That a civil servant should leap to a politician’s defence may come as a surprise to many, but not those who have been increasingly worried about the politicisation of Scotland’s civil servants after 15 years of SNP government.
That they’ve long abandoned their supposed impartiality and “gone native” with SNP ministers has been whirling around Scotland for ages. And, personally, I’ve always believed it’s ridiculous to expect officials who are members of the British civil service to work for a government whose sole aim is the break up of Britain.
I’m indebted to my colleague Daniel Sanderson for revealing this week that it’s not just cynics who are worried about the dangerous road that Scotland is on.

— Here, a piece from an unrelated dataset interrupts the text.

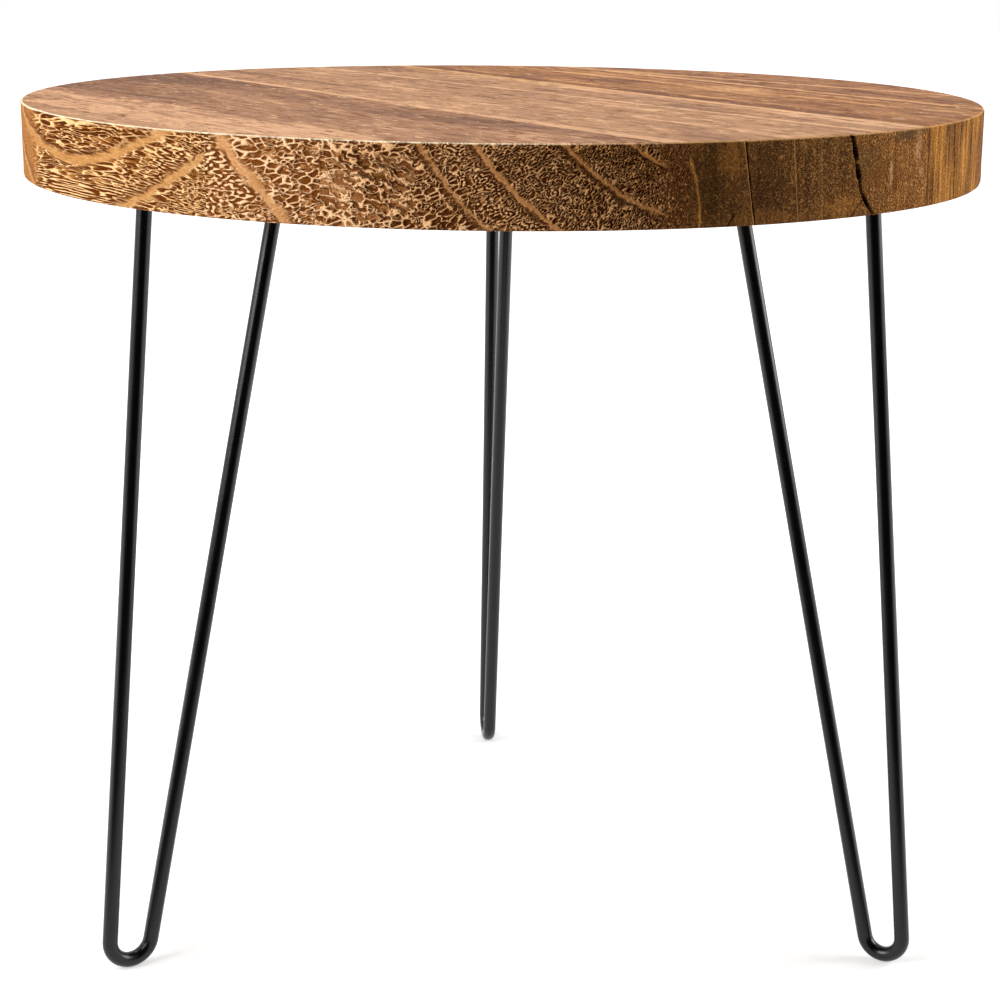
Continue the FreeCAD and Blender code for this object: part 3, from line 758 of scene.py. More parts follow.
# Sawn and oiled face: mottled wood with long streaks, short pores, pale flecks and grey wear
faceColours = ["Dark", "Body", "Light"]
faceLayers = {
    "sway": ((7.0, 20.0, 20.0), 1.0, 1.0), "streak": ((13.0, 140.0, 140.0), 1.0, 3.0, 0.65),
    "mottle": ((55.0, 80.0, 80.0), 1.0, 4.0, 0.72), "patch": ((8.0, 16.0, 16.0), 1.0, 3.0, 0.6),
    "fibre": ((45.0, 560.0, 560.0), 1.0, 2.0, 0.6), "pore": ((60.0, 240.0, 240.0), 1.0, 3.0, 0.7),
    "fleck": ((50.0, 190.0, 191.0), 1.0, 3.0, 0.7),
}
faceLook = {
    "swayReach": 0.02, "streak": 0.34, "patch": 0.32, "mottle": 0.34, "line": 0.10,
    "darkToBody": (0.38, 0.50), "bodyToLight": (0.50, 0.63), "fibreShade": (0.3, 0.7, 0.75, 1.22, "LINEAR"),
    "pores": (0.55, 0.66), "poreShare": 0.75, "flecks": (0.60, 0.68), "fleckShare": 0.75,
    "fleckColour": (242, 196, 152),
    "grey": (14.0, 3.0, 0.6), "greyEdge": (0.5, 0.72), "greyShare": 0.15, "greyColour": (112, 82, 64),
    "rough": 0.44, "fibreRough": 0.16, "poreRough": 0.2, "fibreHeight": 0.5, "mottleHeight": 0.8, "poreHeight": -0.6,
}


def buildFaceGroup():
    tree, given, gives = newGroup(
        "oiledFace", "ShaderNodeTree", {"Vector": ["Grain"], "Float": ["Line", "Seed"], "Color": faceColours},
        {"Color": ["Color"], "Float": ["Roughness", "Height"]},
    )
    look = faceLook
    grain = vectorCalc("ADD", given["Grain"], combine(given["Seed"], 0.0, 0.0))
    sway = (layer(grain, *faceLayers["sway"]) - 0.5) * look["swayReach"]
    grain = vectorCalc("ADD", grain, combine(0.0, sway, 0.0))
    streak, mottle, patch, fibre, pore, fleck = [
        layer(grain, *faceLayers[name]) for name in ("streak", "mottle", "patch", "fibre", "pore", "fleck")
    ]
    tone = streak * look["streak"] + patch * look["patch"]
    tone = mottle * look["mottle"] + tone
    tone = given["Line"] * look["line"] + tone
    colour = blendColour(smooth(tone, *look["darkToBody"]), given["Dark"], given["Body"])
    colour = blendColour(smooth(tone, *look["bodyToLight"]), colour, given["Light"])
    colour = shaded(colour, smooth(fibre, *look["fibreShade"]))
    poreMask = smooth(pore, *look["pores"])
    colour = blendColour(poreMask * look["poreShare"], colour, given["Dark"])
    fleckMask = smooth(1.0 - fleck, *look["flecks"])
    colour = blendColour(fleckMask * look["fleckShare"], colour, paint(*look["fleckColour"]))
    grey = smooth(noise(grain, *look["grey"]), *look["greyEdge"]) * look["greyShare"]
    feed(gives["Color"], blendColour(grey, colour, paint(*look["greyColour"])))
    rough = fibre * look["fibreRough"] + look["rough"]
    feed(gives["Roughness"], poreMask * look["poreRough"] + rough)
    height = fibre * look["fibreHeight"] + mottle * look["mottleHeight"]
    feed(gives["Height"], poreMask * look["poreHeight"] + height)
    return tree


# Brushed rim: dark pits with painted shade, pale ridges with a painted highlight and smooth bands, with upright
# streaks where the cut runs with the rings
rimColours = ["Pit", "Body", "Ridge Colour", "Band Colour", "Deep Pit", "Deep Body", "Deep Ridge", "Deep Band"]
rimLayers = {
    "speck": ((0.15, 1.0, 0.6), 1400.0, 2.0, 0.75), "patch": ((0.15, 1.0, 1.0), 75.0, 3.0, 0.6),
    "lines": ((4.0, 330.0, 11.0), 1.0, 3.0, 0.65), "broad": ((3.0, 48.0, 16.0), 1.0, 3.0, 0.55),
    "fleck": ((60.0, 620.0, 480.0), 1.0, 2.0, 0.7),
}
rimLook = {
    "patchShare": 0.7, "shadedPitToBody": (0.02, 0.45), "bodyToLitRidge": (0.45, 0.95), "bandShare": 0.92, "shadowShare": 0.75,
    "grit": 1.1, "lineShare": 1.5, "flecks": (0.60, 0.70), "fleckShare": 0.32,
    "rough": 0.8, "ridgeRough": -0.2, "bandHeight": 0.85, "speckHeight": 0.25,
}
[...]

He wrote that a leading academic has also expressed fears that supposedly non-partisan officials had become too close to the SNP and said there were many issues in recent years where they might have questioned what’s going on.
Civil servants are supposed to request what’s called “ministerial directions”, when they have concerns over a policy, but see their advice overruled by politicians.
Such directions have been sought dozens of times over recent years in Whitehall. It happened recently in the Home Office over the Rwanda refugees decision, but incredibly it has happened only once since the SNP came to power in 2007.
And, even more worrying, the shambles of the CalMac ferries contract – which could cost the taxpayer up to £400 million, instead of the £95 million originally estimated – wasn’t challenged by officials.
Robert Pyper, the emeritus professor of government at the University of the West of Scotland, said that said the three possible explanations for the process becoming dormant were a “limited mindset” within the Scottish civil service, a deficit of quality amongst senior officials, or politicisation.
He added: “There is increasing anecdotal evidence of civil servants stepping over the line in terms of their professional position and to some extent tub-thumping for nationalist ministers.”
The learned professor can say that again. Observers of the officials’ scene in Scotland are often surprised how little cross-fertilisation there is nowadays between St Andrew’s House, the home of the Scottish Government, and Whitehall where the bulk of Britain’s government departments are situated.
A move to Scotland is not often regarded as a promotion by ambitious civil servants, these days, in the way it was viewed before devolution.
However, a larger question is what are the Whitehall mandarins – the uber bosses of all of the UK’s civil servants – doing about claims that one of their outposts may have “gone native” and likely to undermine the Union.
My guess is absolutely nothing. Successive heads of the Civil Service have been pussyfooting about with the SNP for years whilst Scotland’s civil servants have been following orders to break up Britain.
It’s a total nonsense and somebody somewhere in Whitehall must put a stop to it.